I'd love to, but as mentioned earlier it is not easy to come up with a test setup:
Unfortunately we can not reproduce the issue at will. It seems to be some race condition that only happens on brittle internet connections and we do not have a setup to hammer a test with simulated connection issues until we could see it happening.
Any ideas?
@neelance
Do you turn on multitab support in your app?
Do you turn on multitab support in your app?
No. We are not using any persistence feature.
Hi @neelance, could you please try upgrading your SDK version to V11.6.1 or higher, and collect the error message again?
Hey @neelance. We need more information to resolve this issue but there hasn't been an update in 5 weekdays. I'm marking the issue as stale and if there are no new updates in the next 5 days I will close it automatically.
If you have more information that will help us get to the bottom of this, just add a comment!
@milaGGL I just pushed a change to our codebase to temporarily set useFetchStreams: true. I will now monitor our logging to see when the issue happens again and to catch the new error message.

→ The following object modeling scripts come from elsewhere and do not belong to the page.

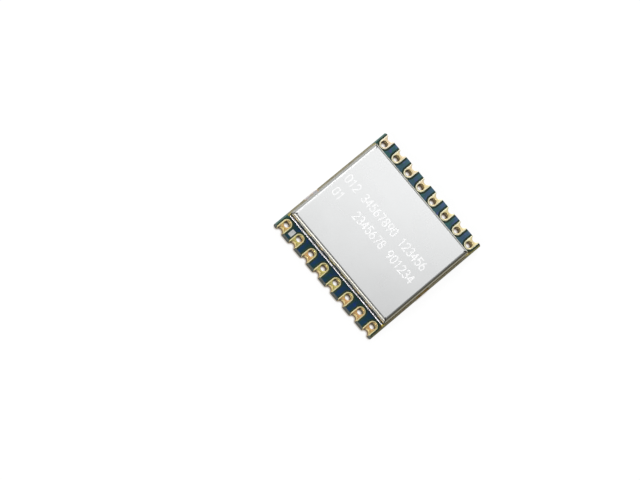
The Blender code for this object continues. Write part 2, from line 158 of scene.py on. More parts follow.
class RadioModuleColours(bpy.types.PropertyGroup):
    """Colours of the finishes."""
    gold: FloatVectorProperty(
        name="Gold", description="Gold plating of pads and slots",
        default=(0.78, 0.62, 0.33), subtype="COLOR", min=0.0, max=1.0)
    sheet: FloatVectorProperty(
        name="Shield sheet", description="Matte tinned sheet of the shield",
        default=(0.83, 0.838, 0.832), subtype="COLOR", min=0.0, max=1.0)
    tin: FloatVectorProperty(
        name="Tin", description="Tinned copper and solder",
        default=(0.56, 0.55, 0.59), subtype="COLOR", min=0.0, max=1.0)
    # The minus X pair is painted shade and the plus X pair painted light, on what is one mask
    mask_teal: FloatVectorProperty(
        name="Mask above, teal", description="Mask over copper towards minus X, its teal",
        default=(0.002, 0.038, 0.042), subtype="COLOR", min=0.0, max=1.0)
    mask_blue: FloatVectorProperty(
        name="Mask above, blue", description="Mask over copper towards minus X, its blue",
        default=(0.003, 0.028, 0.150), subtype="COLOR", min=0.0, max=1.0)
    pale_teal: FloatVectorProperty(
        name="Pale mask, teal", description="Mask over copper towards plus X, its teal",
        default=(0.038, 0.130, 0.122), subtype="COLOR", min=0.0, max=1.0)
    pale_blue: FloatVectorProperty(
        name="Pale mask, blue", description="Mask over copper towards plus X, its blue",
        default=(0.074, 0.106, 0.27), subtype="COLOR", min=0.0, max=1.0)
    mask_under: FloatVectorProperty(
        name="Mask below copper", description="Solder mask over copper, underside",
        default=(0.0, 0.10, 0.165), subtype="COLOR", min=0.0, max=1.0)
    mask_gap: FloatVectorProperty(
        name="Mask over laminate", description="Solder mask where no copper lies under it",
        default=(0.003, 0.022, 0.065), subtype="COLOR", min=0.0, max=1.0)
    mask_lip: FloatVectorProperty(
        name="Mask beside pads", description="Solder mask round the pads, shield side",
        default=(0.010, 0.028, 0.014), subtype="COLOR", min=0.0, max=1.0)
    fibre: FloatVectorProperty(
        name="Scored laminate", description="Bevelled edge where the board was snapped off",
        default=(0.235, 0.21, 0.125), subtype="COLOR", min=0.0, max=1.0)
    sawn: FloatVectorProperty(
        name="Sawn laminate", description="Sawn edge between the notches",
        default=(0.036, 0.046, 0.036), subtype="COLOR", min=0.0, max=1.0)
    ink: FloatVectorProperty(
        name="Print", description="White printing ink",
        default=(0.83, 0.85, 0.86), subtype="COLOR", min=0.0, max=1.0)


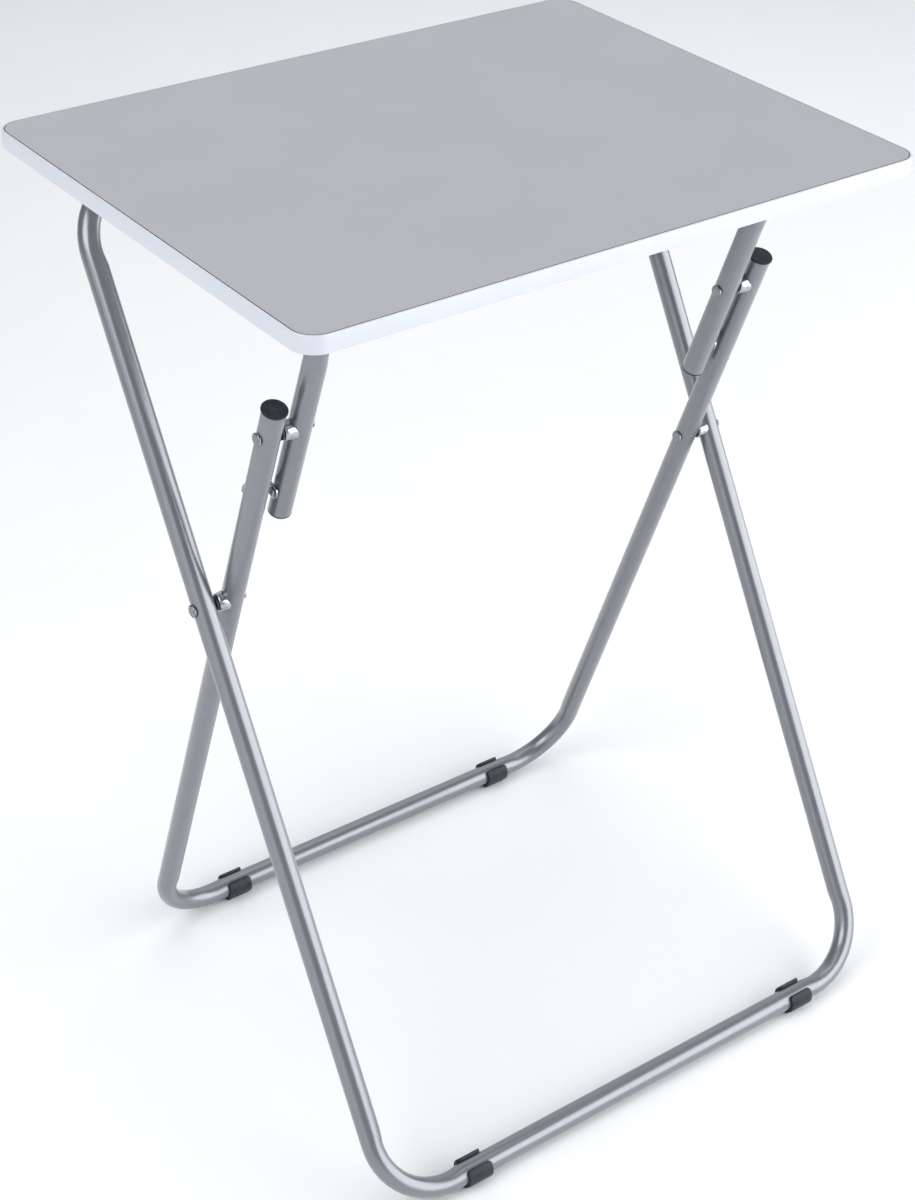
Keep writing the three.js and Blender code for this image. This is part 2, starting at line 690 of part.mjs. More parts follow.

Setting useFetchStreams: true made the issues return. I looked into a few logs and the Firestore connection error always looks like this:
@firebase/firestore: Firestore (11.8.0): WebChannelConnection RPC 'Listen' stream 0x2f4f2fdd transport errored. Name: undefined Message: undefined
Unfortunately that's not much more helpful than the previous [object Object].
@milaGGL What should we try next?
@milaGGL Could you please take another look? 🙏
@neelance, sorry for the trouble this is causing you. @milaGGL is not available so I'm going to take this one.
I read though the issue to get up to speed. Given what we know, it still seems like the best path forward is to try to get more information out of this webchannel error. I opened a PR that should do that. Once we get that merged, hopefully we can move this forward.